What teachers look for: - Evidence: Specific examples (countries, policies, data). - Trade-offs: Acknowledges both sides of the debate. - Nuance: Avoids absolutes ("growth is always bad" or "sustainability is easy"). - Solutions: Proposes or evaluates policies (e.g., carbon taxes, SDGs).


4. Mistake Taxonomy

Mistake 1: Oversimplifying the debate as "growth vs. environment" Prompt: "Is economic growth compatible with environmental protection? Explain." Common Wrong Response: "No, because growth always hurts the environment. Countries should stop growing to save the planet." Why It Loses Credit: - Ignores examples where growth and sustainability coexist (e.g., Costa Rica, Denmark). - Doesn’t address the how—growth can be green if policies change. Correct Approach: "It depends on the type of growth. Traditional growth—like burning fossil fuels or deforestation—harms the environment, but ‘green growth’ (e.g., renewable energy, sustainable agriculture) can protect it. For example, Germany’s shift to wind and solar power created jobs while reducing emissions. The real question is whether governments and corporations will prioritize long-term sustainability over short-term profits."

Mistake 2: Confusing GDP with well-being Prompt: "Why do some economists argue that GDP is a poor measure of progress?" Common Wrong Response: "Because GDP doesn’t measure happiness. Countries should focus on making people happy instead." Why It Loses Credit: - Happiness is subjective; the critique of GDP is more concrete (ignores pollution, inequality, unpaid work). - Doesn’t name alternatives (e.g., GPI, Bhutan’s GNH). Correct Approach: "GDP only measures economic output, not whether that output improves lives. For example, the U.S. has high GDP, but its healthcare system is expensive and unequal, and its air pollution causes 100,000 deaths per year—costs GDP doesn’t account for. Alternatives like the Genuine Progress Indicator (GPI) subtract environmental damage and add unpaid work (like parenting), giving a fuller picture of progress."

Mistake 3: Ignoring global inequality in the debate Prompt: "Should developing countries prioritize economic growth or environmental protection? Use evidence." Common Wrong Response: "They should protect the environment, because climate change is the biggest threat." Why It Loses Credit: - Doesn’t acknowledge that poor countries often need growth to reduce poverty (e.g., Bangladesh’s garment industry employs 4 million women). - Implies a false binary; the real question is how to grow sustainably. Correct Approach: "Developing countries face a tougher challenge because they need growth to reduce poverty, but environmental damage (like deforestation in the Congo) can make poverty worse long-term. The solution is sustainable growth—like Ethiopia’s investment in renewable energy, which created jobs while reducing emissions. Rich countries, which caused most of the climate crisis, have a responsibility to fund green transitions in poorer nations (e.g., through the UN’s Green Climate Fund)."


5. Connection Layer

  1. Within UN & Global Citizenship-The UN’s "Common but Differentiated Responsibilities" (CBDR) principle Why it matters: This principle (from the Paris Agreement) says rich countries must cut emissions faster because they caused the climate crisis, while poorer countries get more time. Understanding the growth vs. sustainability debate helps explain why CBDR exists—it’s a compromise between fairness and urgency.

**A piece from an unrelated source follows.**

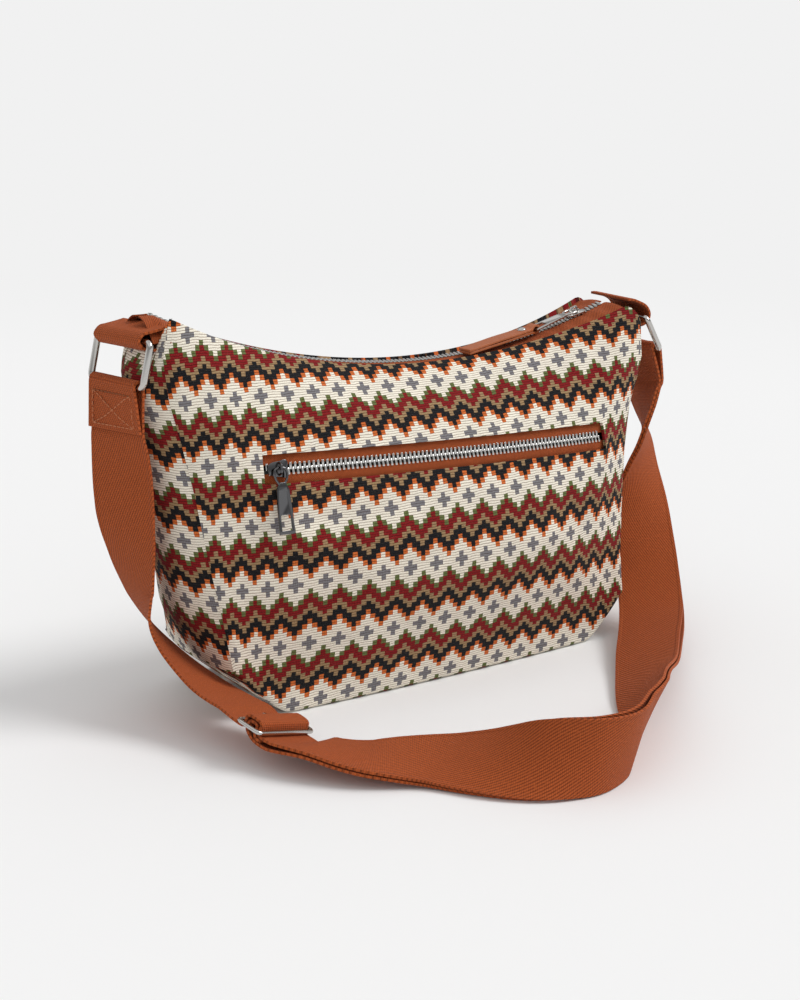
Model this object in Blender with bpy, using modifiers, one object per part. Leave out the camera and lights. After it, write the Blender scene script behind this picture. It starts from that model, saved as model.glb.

  2. Across Subjects-Environmental Science: The Tragedy of the Commons Why it matters: The "tragedy" (where shared resources like fish or clean air get overused because no one owns them) explains why economic growth often harms the environment. Solutions like carbon taxes or protected marine areas are attempts to fix this—linking economics to ecology.

  3. Outside School-Fast Fashion and Greenwashing Why it matters: Brands like H&M and Shein advertise "sustainable" lines while producing millions of tons of waste. The growth vs. sustainability debate plays out in their business models: do they actually reduce harm, or just market it? Next time you see a "green" label, you’ll ask: Is this real change, or just PR?


6. The Stretch Question

"If a country’s GDP grows but its life expectancy drops (like in the U.S. in 2020), is that still ‘progress’? What would a better measure of success look like—and who gets to decide?"

Pointer Toward the Answer: This isn’t just about metrics—it’s about power. GDP became the dominant measure in the 1940s because it helped governments track wartime production. Today, critics argue it’s a tool for the wealthy to justify policies that benefit them (e.g., tax cuts for corporations) while ignoring inequality. Alternatives like the OECD’s Better Life Index or New Zealand’s well-being budget try to shift the focus, but they’re still voluntary. The real question is: Who has the authority to redefine progress? Should it be economists, politicians, or communities most affected by these decisions? And if we do change the measure, will it actually change how governments act—or will they just find new ways to game the system?